Morphological traits of agomir-treated individuals at moulting and pupation at 144 h after injection of mimics. (A) Mimics-treated groups showed abnormal development. (B) Rescue groups of Csu-novel-260 and five miRNA mixture that were treated with 0.25 ng 20E showed normal development. However, the malformations in the Csu-miR-9b group were not well rescued by 20E. (C) Abnormal prepupae of C. suppressalis after treatment with Csu-miR-9b mimics. (D) The abnormal prepupae with an abdomen of dehydration but a “larvae” head as indicated by a black arrow. (E) The negative control treated with agomir with a random shuffled sequence.

FIGURE 8.

The mortality and phenotype observation of tested individuals treated with antagomir of miRNAs. (A) Mortality rate of C. suppressalis larvae after injection with 100 pmol antagomir-9b on L5D3, suggesting that the knockdown of Csu-miR-9b induced a slightly high mortality. (B) Mortality rate after treatment with a mixture of five antagomir inhibitors on L6D2. The joint knockdown of five miRNAs did not induce a high mortality compared with that of the control. (C) The eclosion rate of C. suppressalis pupae after injection with 100 pmol antagomir-260 inhibitor on the second day of pupation.
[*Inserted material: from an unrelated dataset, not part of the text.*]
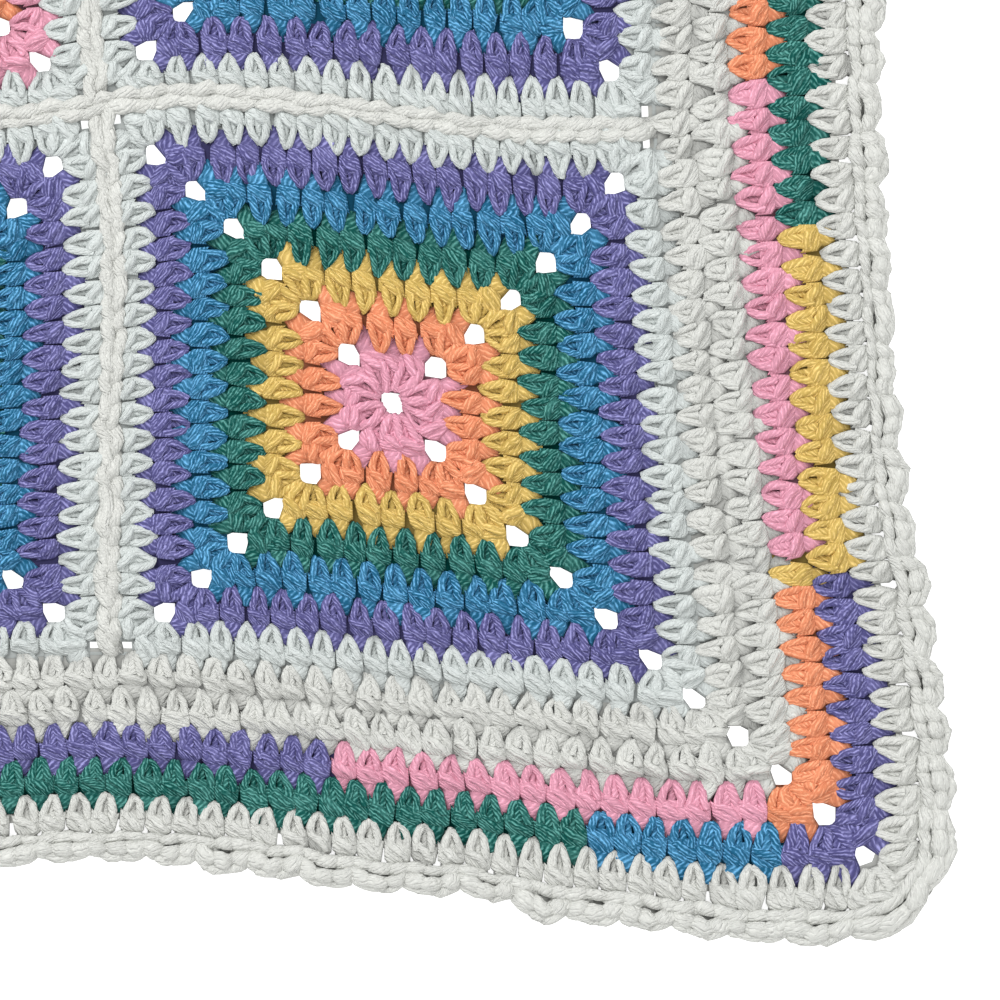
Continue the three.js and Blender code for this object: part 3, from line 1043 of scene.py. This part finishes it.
def edging():
    """One mesh of all the scallops, the same number on each side."""
    work = Yarnwork()
    variants = [edging_template() for _ in range(EDGING_VARIANTS)]
    plate = edging_plate()
    side_length = edge_frame(np.zeros(1), np.zeros(1))[1]
    ends = [FIRST_SCALLOP + SCALLOP_LENGTH * number for number in range(SIDE_SCALLOPS + 1)]
    corner_step = (side_length + FIRST_SCALLOP - ends[-1]) / CORNER_SCALLOPS
    ends += [ends[-1] + corner_step * (number + 1) for number in range(CORNER_SCALLOPS)]
    for turns in range(4):
        for start, end in zip(ends[:-1], ends[1:]):
            lobe = variants[random.integers(len(variants))]
            # The plate under each scallop takes the white darkened with painted shade.
            for (vertices, quads, uv), painted_shade in ((lobe, False), (plate, True)):
                across = start + vertices[:, 0] * (end - start) / SCALLOP_LENGTH
                past = across > side_length
                growth = 1 if painted_shade else random.normal(1, EDGING_SPREAD)
                on_this_side = np.where(past, across - side_length, across)
                flat = edge_frame(on_this_side, vertices[:, 1] * growth)[0]
                flat[past] = quarter_turns(flat[past], 1)
                moved = np.column_stack([quarter_turns(flat, turns), vertices[:, 2]])
                work.add(moved[None], quads, uv, np.array([slot_of("white", painted_shade=painted_shade)]))
    return work.mesh("border_edging", EDGING_UNEVENNESS)


border_pieces = [border_round(number) for number in range(1, BORDER_ROUNDS + 1)]
border_pieces.append(edging())
ground = border_ground()
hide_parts("border")
for piece in [*border_pieces, ground]:
    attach(piece, "root")


# ---- Seams ---------------------------------------------------------------------------------
SEAM_VARIANTS = 5
SEAM_SHAKE = 0.3
SEAM_UNEVENNESS = 0.4

# How far a seam's chain goes past its ends, to meet the border or another seam.
SEAM_OVERRUN = 2.3


def chain_link():
    """One link of the joining chain, across from 0 to STITCH_PITCH along the seam."""
    over = [(-1.8, -0.8, 1.8), (1.0, -1.5, 2.7), (4.2, -1.6, 2.9), (7.2, -0.9, 2.7),
            (8.8, 0.1, 1.8)]
    under = [(-5.3, 0.8, 1.8), (-2.5, 1.5, 2.6), (0.7, 1.6, 2.8), (3.7, 0.9, 2.6),
             (5.3, -0.1, 1.7)]
    core = [(-1.0, 0.0, 1.6), (STITCH_PITCH + 1.0, 0.0, 1.6)]
    radii = [1.3, 2.0, 2.2, 2.0, 1.3]
    return joined([
        strand(shaken(over, SEAM_SHAKE), radii, rings=7, flat=0.65,
               slant=random.normal(-0.4, 0.2)),
        strand(shaken(under, SEAM_SHAKE), radii, rings=7, flat=0.65,
               slant=random.normal(-0.4, 0.2)),
        strand(core, [3.2, 3.2], rings=2, flat=0.45),
    ])


def seam(node, start, end):
    """A joining chain in the even grid from start to end, in place of the part's node."""
    work = Yarnwork()
    variants = [chain_link() for _ in range(SEAM_VARIANTS)]
    start = np.array(start, float)
    end = np.array(end, float)
    length = np.linalg.norm(end - start)
    outward = (end - start) / length
    beside = np.array([-outward[1], outward[0]])
    links_along = round(length / STITCH_PITCH)
    step = length / links_along
    for number in range(links_along):
        vertices, quads, uv = variants[random.integers(len(variants))]
        travelled = vertices[:, 0] * step / STITCH_PITCH + number * step
        travelled = np.clip(travelled, -SEAM_OVERRUN, length + SEAM_OVERRUN)
        flat = start + travelled[:, None] * outward + vertices[:, 1:2] * beside
        moved = np.column_stack([flat, vertices[:, 2]])
        work.add(moved[None], quads, uv, np.array([slot_of("white")]))
    made = work.mesh(f"{node}_chain", SEAM_UNEVENNESS)
    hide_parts(node)
    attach(made, "root")


SEAM_REACH = CORNER_SQUARE_AT + SQUARE_HALF
for line in range(SQUARES - 1):
    level = (SQUARES / 2 - 1 - line) * SQUARE_PITCH
    seam(f"seam_across_{line + 1}", (-SEAM_REACH, level), (SEAM_REACH, level))
    for row in range(SQUARES):
        upper_end = (1 - row) * SQUARE_PITCH + SQUARE_HALF
        lower_end = (1 - row) * SQUARE_PITCH - SQUARE_HALF
        seam(f"seam_up_{line + 1}_{row + 1}", (-level, upper_end), (-level, lower_end))


# ---- Floor, light and camera ---------------------------------------------------------------
FLOOR_SIZE = 6
FLOOR_LEVEL = -0.0004
FLOOR_GREY = 0.8
FLOOR_GLOW = 0.8
WORLD_STRENGTH = 0.74

# The photograph's scale in millimetres a pixel, its side in pixels, and where in it the centre
# hole of the corner square is. The scale holds at the height CLOTH_TOP, in metres.
PHOTO_PIXEL = 0.2724
PHOTO_SIDE = 1000
PHOTO_HOLE_X = 392
PHOTO_HOLE_Y = 403
LENS = 200
SENSOR_WIDTH = 36
CLOTH_TOP = 0.003


def floor():
    """A plain floor that shines a little, so that it shows as white as the photograph's."""
    bpy.ops.mesh.primitive_plane_add(size=FLOOR_SIZE, location=(0, 0, FLOOR_LEVEL))
    plane = bpy.context.object
    plane.name = "floor"
    material = bpy.data.materials.new("floor")
    material.use_nodes = True
    shader = material.node_tree.nodes["Principled BSDF"]
    shader.inputs["Base Color"].default_value = (FLOOR_GREY, FLOOR_GREY, FLOOR_GREY, 1)
    shader.inputs["Roughness"].default_value = 1.0
    shader.inputs["Emission Color"].default_value = (1, 1, 1, 1)
    shader.inputs["Emission Strength"].default_value = FLOOR_GLOW
    plane.data.materials.append(material)


def area_light(name, location, size, power):
    """A square light that faces the middle of the blanket."""
    data = bpy.data.lights.new(name, "AREA")
    data.shape = "SQUARE"
    data.size = size
    data.energy = power
    light = bpy.data.objects.new(name, data)
    light.location = location
    light.rotation_euler = (-Vector(location)).to_track_quat("-Z", "Y").to_euler()
    bpy.context.scene.collection.objects.link(light)


def world():
    """Even white light from all round."""
    made = bpy.data.worlds.new("studio")
    made.use_nodes = True
    background = made.node_tree.nodes["Background"]
    background.inputs["Color"].default_value = (1, 1, 1, 1)
    background.inputs["Strength"].default_value = WORLD_STRENGTH
    bpy.context.scene.world = made


def camera():
    """Straight above, framing the corner square and its border as in the photograph."""
    hole = lie(np.array([[CORNER_SQUARE_AT, -CORNER_SQUARE_AT]]))[0] - MIDDLE
    centre_x = hole[0] + (PHOTO_SIDE / 2 - PHOTO_HOLE_X) * PHOTO_PIXEL
    centre_y = hole[1] - (PHOTO_SIDE / 2 - PHOTO_HOLE_Y) * PHOTO_PIXEL
    width = PHOTO_SIDE * PHOTO_PIXEL * MM
    distance = width / 2 / (SENSOR_WIDTH / 2 / LENS)
    data = bpy.data.cameras.new("camera")
    data.lens = LENS
    data.sensor_width = SENSOR_WIDTH
    made = bpy.data.objects.new("camera", data)
    made.location = (centre_x * MM, centre_y * MM, distance + CLOTH_TOP)
    bpy.context.scene.collection.objects.link(made)
    bpy.context.scene.camera = made


floor()
area_light("key", (-0.7, 0.9, 1.3), size=0.8, power=25)
area_light("fill", (0.9, -0.6, 1.4), size=1.2, power=9)
world()
bpy.context.scene.view_settings.view_transform = "Standard"
camera()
The eclosion rate was slightly reduced by the antagomir. (D) The development phenotype of antagomir-treated individuals, showing that knockdown of miRNAs did not induce apparent developmental defects compared with the control.

FIGURE 9.

The expression patterns of seven miRNAs as estimated by microarray and qRT-PCR. (A) The expression of miRNAs and their target genes determined by microarray, showing that the miRNAs were generally coexpressed with their target genes. (B) The expression profiles of seven miRNAs at different developmental stages from every day of the fifth-instar larvae, the sixth-instar larvae, and pupae in C. suppressalis. The values are expressed as the mean ± SEM determined by three biological replicates. All data were analyzed with Dunnett's multiple comparison with (*) at 0.05 and (**) at 0.01 significance level. The results indicated that these seven miRNAs have different expression patterns.

FIGURE 10.

The model of multiple miRNA-mediated regulation of ecdysteroid biosynthesis, which controls the moulting and pupation in striped rice stem borer. Csu-miR-9b might block the cholesterol dehydrogenation by targeting CsuNvd, but Csu-novel-260 controls the hydroxyl group addition by targeting CsuDib, and five miRNAs control the conversion of dehydrocholesterol to diketol by jointly targeting CsuSpo.